La vie du dictateur nord-coréen Kim Il-sung en URSS

Sergey Guneev/Sputnik
Quand dans le petit village russe de Viatskoïe, sur les rives de l’Amour, le fleuve séparant l'Extrême-Orient de la Russie de la frontière nord-est de la Chine, un capitaine de l'armée soviétique a donné naissance à un fils, il l’appela Iouri. Le garçon a reçu un nom russe, malgré le fait que sa mère et son père étaient d'origine coréenne.

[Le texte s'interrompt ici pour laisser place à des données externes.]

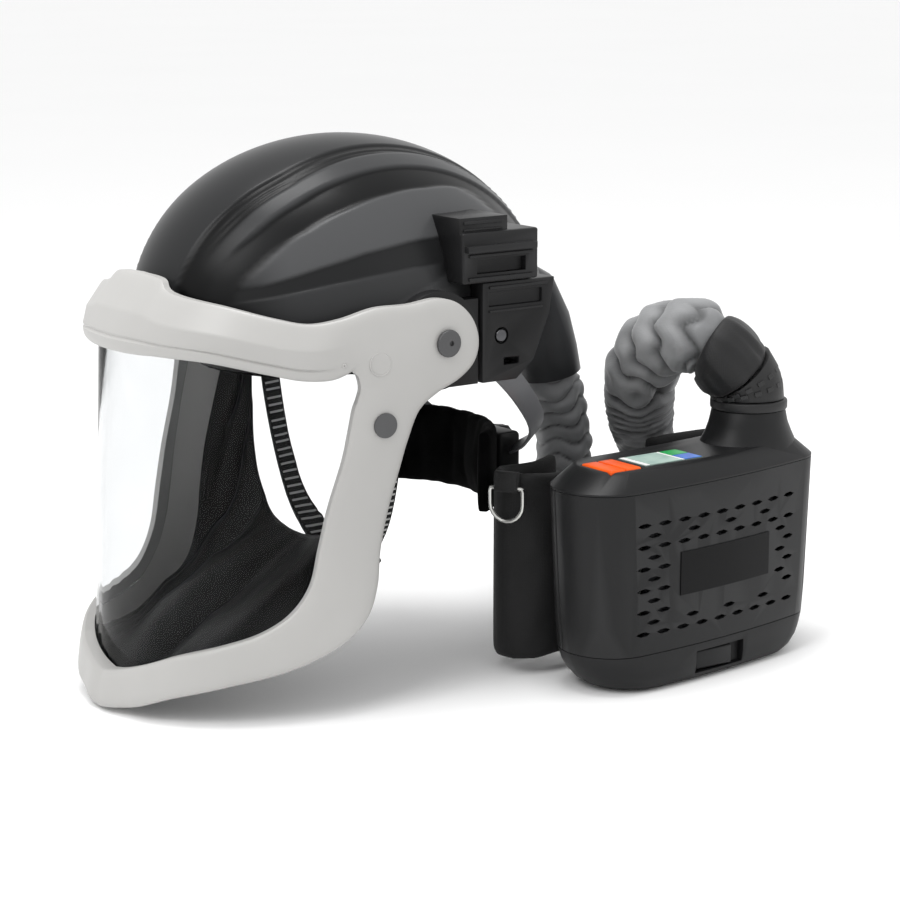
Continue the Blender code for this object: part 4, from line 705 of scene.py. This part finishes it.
half = smooth_path([Vector((a, b, c)) for a, b, c, d in FRAME_EDGES], 6)
fourth = smooth_path([Vector((d, 0, 0)) for a, b, c, d in FRAME_EDGES], 6)
edges = [(p.x, p.y, p.z, q.x) for p, q in zip(half, fourth)]
edges += [(-a, b, -c, d) for a, b, c, d in edges[-2:0:-1]]
ACROSS = [0.0, 0.012, 0.035, 0.07, 0.12] + [0.12 + 0.034 * k for k in range(1, 23)]
ACROSS += [0.90, 0.94, 0.97, 0.988, 1.0]
rows = []
for a, b, c, d in edges:
    row = []
    for t in ACROSS:
        share, z = a + (c - a) * t, b + (d - b) * t
        row.append(on_visor(share, z, frame_face(t, share, z)))
    for t in (1.0, 0.9, 0.5, 0.1, 0.0):
        share, z = a + (c - a) * t, b + (d - b) * t
        row.append(on_visor(share, z, -VISOR_WALL))
    rows.append(row)
visor_frame = skin("visor_frame_moulding", rows, closed=True)
bpy.ops.object.shade_smooth_by_angle(angle=math.radians(28))
frame_white = material("satin_pale_grey", (0.355, 0.350, 0.340), (0.415, 0.410, 0.398), 0.42, cloud=5.0,
                       grain=1600.0, depth=0.06, coat=0.05)
visor_frame.data.materials.append(frame_white)
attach(visor_frame, "visor")
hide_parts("visor_frame")
# small raised marks on each arm: share, height, lift, then the ring's two radii
RINGS = (("embossed_ring", 0.794, 0.2215, 0.0012, 0.0072, 0.0005),
         ("lens_pin", 0.690, 0.2225, 0.0016, 0.0009, 0.0007))
for side, s in (("left", -1), ("right", 1)):
    recast(f"frame_plug_{side}", cap_grey, 0.0004)
    for name, share, z, lift, major, minor in RINGS:
        at = on_visor(share, z, lift, s)
        out = (on_visor(share, z, 0.02, s) - at).normalized()
        bpy.ops.mesh.primitive_torus_add(major_radius=major, minor_radius=minor, major_segments=48,
                                         minor_segments=10, location=at,
                                         rotation=out.to_track_quat("Z", "Y").to_euler())
        trim = bpy.context.active_object
        trim.name = f"{name}_{side}"
        bpy.ops.object.transform_apply(location=True, rotation=True, scale=True)
        bpy.ops.object.shade_smooth()
        trim.data.materials.append(frame_white)
        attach(trim, "visor")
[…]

On enseigne aux Nord-Coréens modernes que le premier enfant du futur fondateur du pays du Juche, Kim Il-sung, est né en février 1942 dans une cabane en bois érigée sur la plus haute montagne de la péninsule coréenne, où son père dirigeait un détachement de partisans. En fait, en février 1942, le destin de Kim Il-sung était beaucoup plus étroitement associé à la Russie qu’à sa Corée natale.

La fuite des partisans

Le destin politique du futur dictateur de la Corée du Nord en URSS a commencé par un raid des partisans coréens contre les forces coloniales japonaises qui dirigeaient le territoire de la péninsule.

La politique coloniale japonaise a provoqué une résistance de la part des habitants de la péninsule et certains d'entre eux ont formé des groupes de guérilla chargés de combattre les envahisseurs. Le futur fondateur de l'État nord-coréen, Kim Il-sung, a également rejoint les partisans, mais au milieu des années 1930, très peu de gens le connaissaient.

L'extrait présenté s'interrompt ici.